**Exercise**
Quote exactly the lines from the start of the entries to the one with "# The crown", both ends included.

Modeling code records

################

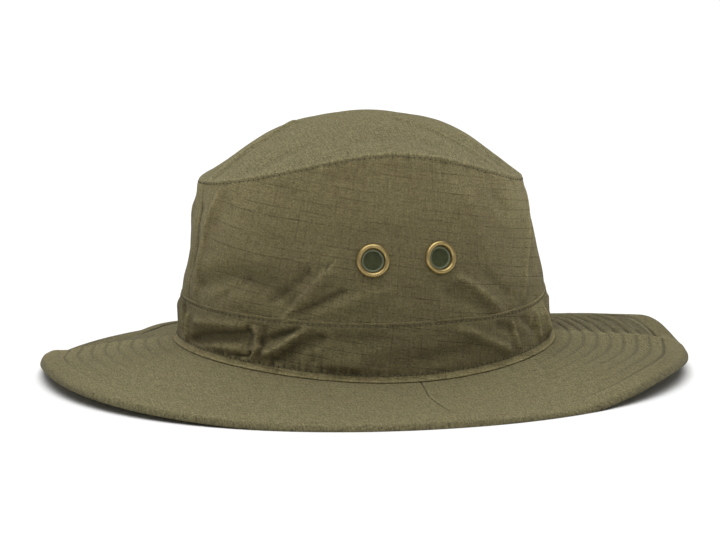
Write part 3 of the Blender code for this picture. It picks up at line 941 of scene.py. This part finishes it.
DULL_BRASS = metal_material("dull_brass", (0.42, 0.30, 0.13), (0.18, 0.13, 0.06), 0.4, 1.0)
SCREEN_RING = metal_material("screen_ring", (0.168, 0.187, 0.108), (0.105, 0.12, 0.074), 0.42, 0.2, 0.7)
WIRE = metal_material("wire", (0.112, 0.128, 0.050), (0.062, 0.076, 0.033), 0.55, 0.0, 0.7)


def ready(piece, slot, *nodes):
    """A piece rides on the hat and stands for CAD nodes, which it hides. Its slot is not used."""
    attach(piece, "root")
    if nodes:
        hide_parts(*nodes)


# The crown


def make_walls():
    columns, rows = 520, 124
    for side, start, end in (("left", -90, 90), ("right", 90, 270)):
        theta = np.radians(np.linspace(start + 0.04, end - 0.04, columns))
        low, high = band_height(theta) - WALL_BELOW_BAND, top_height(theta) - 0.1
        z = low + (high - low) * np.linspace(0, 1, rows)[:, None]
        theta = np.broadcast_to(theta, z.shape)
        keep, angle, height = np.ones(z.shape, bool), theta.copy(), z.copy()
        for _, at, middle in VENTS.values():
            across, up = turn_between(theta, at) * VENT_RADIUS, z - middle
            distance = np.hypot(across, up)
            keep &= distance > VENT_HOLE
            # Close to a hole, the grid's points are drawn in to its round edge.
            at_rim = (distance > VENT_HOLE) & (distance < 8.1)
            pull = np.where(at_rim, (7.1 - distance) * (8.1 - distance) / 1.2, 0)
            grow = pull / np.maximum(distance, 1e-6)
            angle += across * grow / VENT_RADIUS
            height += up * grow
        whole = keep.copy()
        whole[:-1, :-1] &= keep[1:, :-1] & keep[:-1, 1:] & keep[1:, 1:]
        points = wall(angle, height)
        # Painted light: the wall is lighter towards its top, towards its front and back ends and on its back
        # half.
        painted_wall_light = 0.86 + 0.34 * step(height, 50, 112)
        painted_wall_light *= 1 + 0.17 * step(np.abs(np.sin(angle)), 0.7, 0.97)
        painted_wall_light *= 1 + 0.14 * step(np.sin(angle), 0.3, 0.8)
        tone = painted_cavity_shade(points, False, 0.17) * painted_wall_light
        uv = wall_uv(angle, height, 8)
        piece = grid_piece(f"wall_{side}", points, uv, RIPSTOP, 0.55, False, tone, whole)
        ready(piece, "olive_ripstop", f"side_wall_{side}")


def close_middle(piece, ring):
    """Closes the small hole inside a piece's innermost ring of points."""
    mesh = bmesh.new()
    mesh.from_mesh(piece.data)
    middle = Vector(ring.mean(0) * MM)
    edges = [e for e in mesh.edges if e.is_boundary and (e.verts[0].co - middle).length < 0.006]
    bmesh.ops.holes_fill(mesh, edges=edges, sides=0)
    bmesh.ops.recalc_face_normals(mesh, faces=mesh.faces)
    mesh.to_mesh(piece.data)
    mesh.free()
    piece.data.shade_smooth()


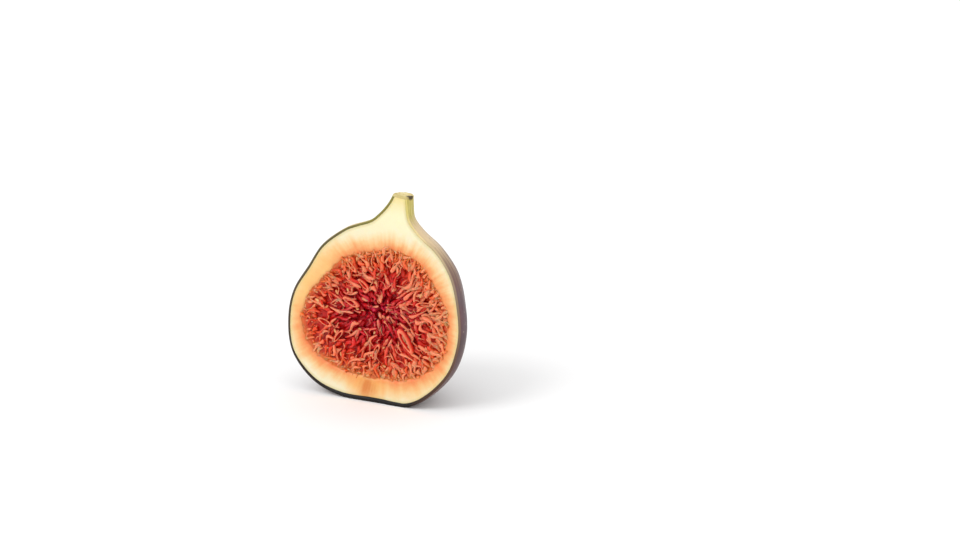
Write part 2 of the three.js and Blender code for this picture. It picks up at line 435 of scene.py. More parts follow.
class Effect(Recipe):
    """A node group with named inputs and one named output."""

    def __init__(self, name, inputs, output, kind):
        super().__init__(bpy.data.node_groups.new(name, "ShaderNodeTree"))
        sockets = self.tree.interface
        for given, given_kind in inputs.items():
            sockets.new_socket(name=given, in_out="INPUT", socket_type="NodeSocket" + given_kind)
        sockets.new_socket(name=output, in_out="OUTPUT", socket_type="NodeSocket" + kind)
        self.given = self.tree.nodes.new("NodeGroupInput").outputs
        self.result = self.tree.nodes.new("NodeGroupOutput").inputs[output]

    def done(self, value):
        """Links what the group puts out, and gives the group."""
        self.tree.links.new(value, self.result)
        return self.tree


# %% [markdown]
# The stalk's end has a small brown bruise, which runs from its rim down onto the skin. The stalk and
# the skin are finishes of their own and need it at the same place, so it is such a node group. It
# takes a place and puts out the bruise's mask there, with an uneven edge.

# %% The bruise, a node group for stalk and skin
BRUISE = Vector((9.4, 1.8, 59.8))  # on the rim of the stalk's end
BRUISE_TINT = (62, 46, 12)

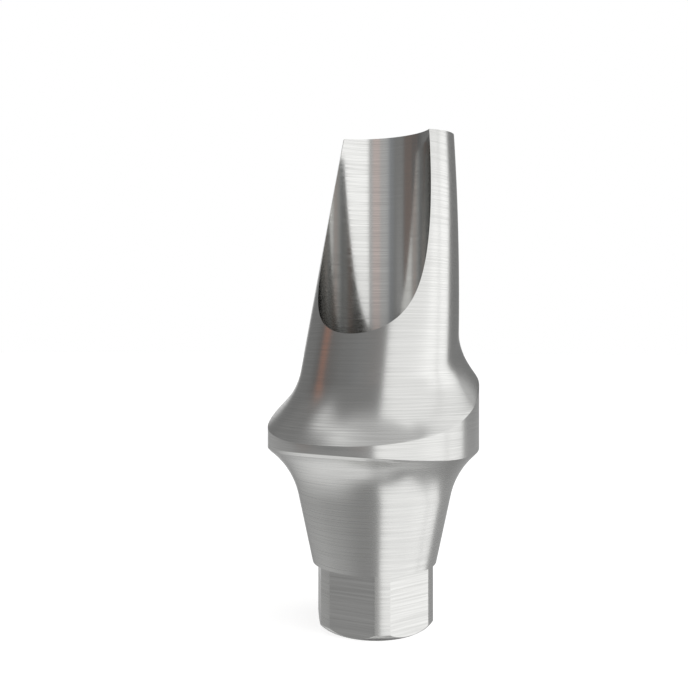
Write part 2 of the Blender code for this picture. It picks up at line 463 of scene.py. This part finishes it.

################

**Task response**
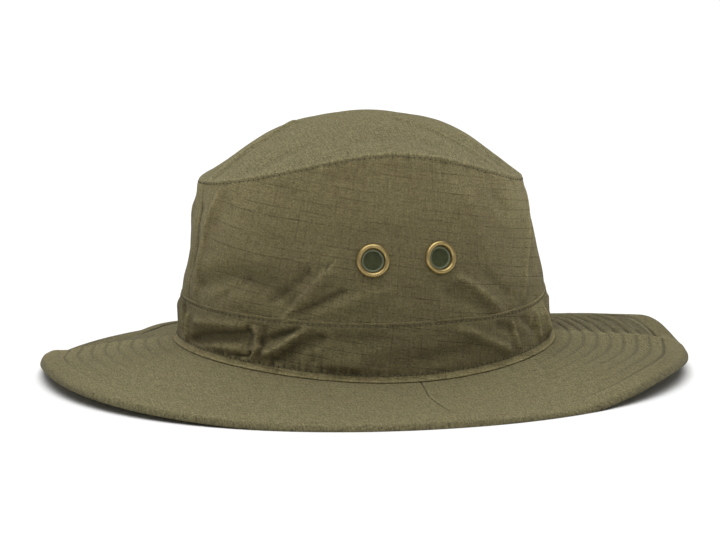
Write part 3 of the Blender code for this picture. It picks up at line 941 of scene.py. This part finishes it.
DULL_BRASS = metal_material("dull_brass", (0.42, 0.30, 0.13), (0.18, 0.13, 0.06), 0.4, 1.0)
SCREEN_RING = metal_material("screen_ring", (0.168, 0.187, 0.108), (0.105, 0.12, 0.074), 0.42, 0.2, 0.7)
WIRE = metal_material("wire", (0.112, 0.128, 0.050), (0.062, 0.076, 0.033), 0.55, 0.0, 0.7)


def ready(piece, slot, *nodes):
    """A piece rides on the hat and stands for CAD nodes, which it hides. Its slot is not used."""
    attach(piece, "root")
    if nodes:
        hide_parts(*nodes)


# The crown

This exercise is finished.